Tufts Film and Media Studies Faculty create works where creativity knows no bounds and the art of storytelling comes to life. Our distinguished faculty members are renowned experts and practitioners in the realm of cinematic arts, digital media, and visual storytelling. With a shared passion for exploring the ever-evolving landscape of film and media, our faculty engages in a multitude of captivating and impactful works that shape the industry and inspire the next generation of scholars and creators. Below are just a sample of faculty works that includes publications, books, films, and more.
ExCollege Dean Emeritus and FMS Professor of the Practice Howard Woolf's film Dust, which premiered at Tufts in spring of 2021, is a mid-length, non-traditional feature about a bunch of kids in Boston and the psychotherapist who tries to save them when the reveries of the 1960s turn into the nightmares of the 1970s.
Burn the Bridges by Kamran Rastegar is a collection of instrumental Middle Eastern disaporic compositions, comprising selections from soundtracks as well as what could be called 'imaginary soundtracks.'
FoodTV, the recently published book by Tasha Oren traces the generic expansion of cooking on television.
Mysteries of the Mind world premiere from TEDXCambridge cinema, directed by Don Schechter.
Produced by Jennifer Burton, Origin of the Species is a film about ethics, tech, and robotics, and envisioning the future of AI regarding its impact on our relationships, desire, and humanity itself.
Tapping Into Our Past, Tapping Into our Future: Ayodele Casel is the latest film from the Half The History series on under-told stories of diverse women in US history.
Jennifer Burton and Julie Dobrow will be leading the Half the History Research and Action Project, a digital humanities project, sponsored by Tufts Center for the Humanities (CHAT).
Old Guy is a five-episode comedy series from Five Sisters Productions, starring Roger Burton (Fargo, Shameless, Baskets) and Peri Gilpin (Frasier).
Mixed-Use was a film and video experience by AgX Film Collective that engaged the architecture and natural elements on the rooftop of Tisch Library.
The long history of racism in Ferguson, Missouri, frames Where the Pavement Ends, an experimental documentary by Tufts filmmakers Khary Jones and Jane Gillooly.
Palmetto, a landscape-driven single-channel video piece, considers the tourist community of Myrtle Beach.
The Wayside is a short film directed by Film and Media Studies professor Jennifer Burton with help from students in her Advanced Production Seminar.
Ascendants is a multi-format science fiction endeavor created by Don Schechter that includes the short film series The Ascendants Anthology, a pilot for a television series, and an upcoming novel.
Play Time: Jacques Tati and Comedic Modernism, written by Malcolm Turvey, was recently published by Columbia University Press.

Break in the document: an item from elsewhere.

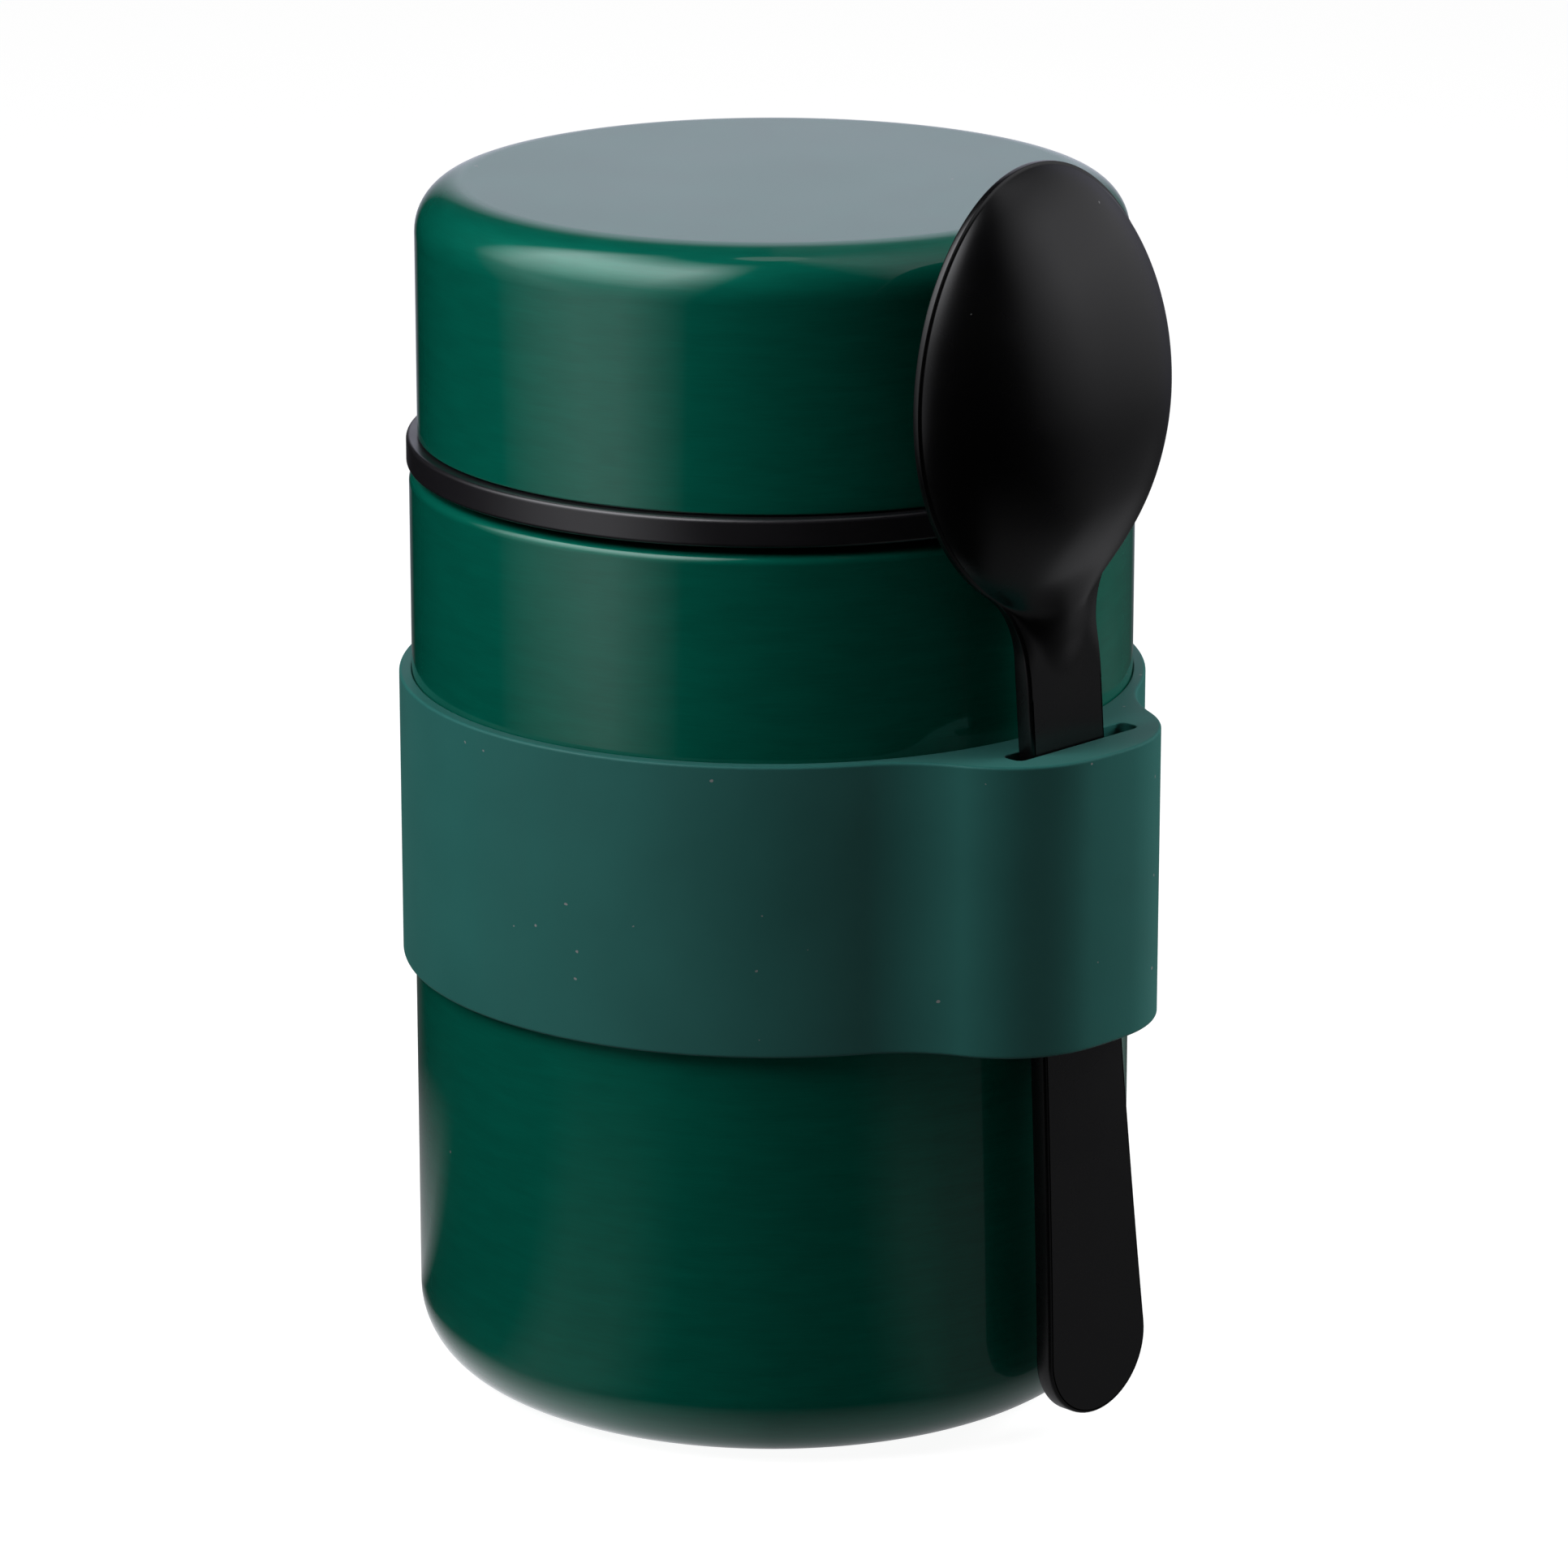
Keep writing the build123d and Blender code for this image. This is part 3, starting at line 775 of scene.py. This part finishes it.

Malcolm Turvey is Sol Gittleman Professor in the Art and Art History Department at Tufts University and teaches a variety of FMS classes, including Global History of Cinema and The Horror Film. He is an editor of the journal October. His other books include Doubting Vision: Film and the Revelationist Tradition (2008) and The Filming of Modern Life: European Avant-Garde Film of the 1920s (2011).
After Emily: Two Remarkable Women and the Legacy of America's Greatest Poet (W.W. Norton & Co, 2018), published by Julie Dobrow is the untold tale of the woman who introduced Emily Dickinson to the world. Julie is Director, of Center for Interdisciplinary Studies; Senior Fellow, Tisch College of Civic Life; and Lecturer, Department of Public Health & Community Medicine, Tufts School of Medicine. Julie teaches several media classes including Children in Mass Media and Media Literacy.
Tasha Oren co-edited collection on contemporary global feminism, The Routledge Handbook of Contemporary Feminism.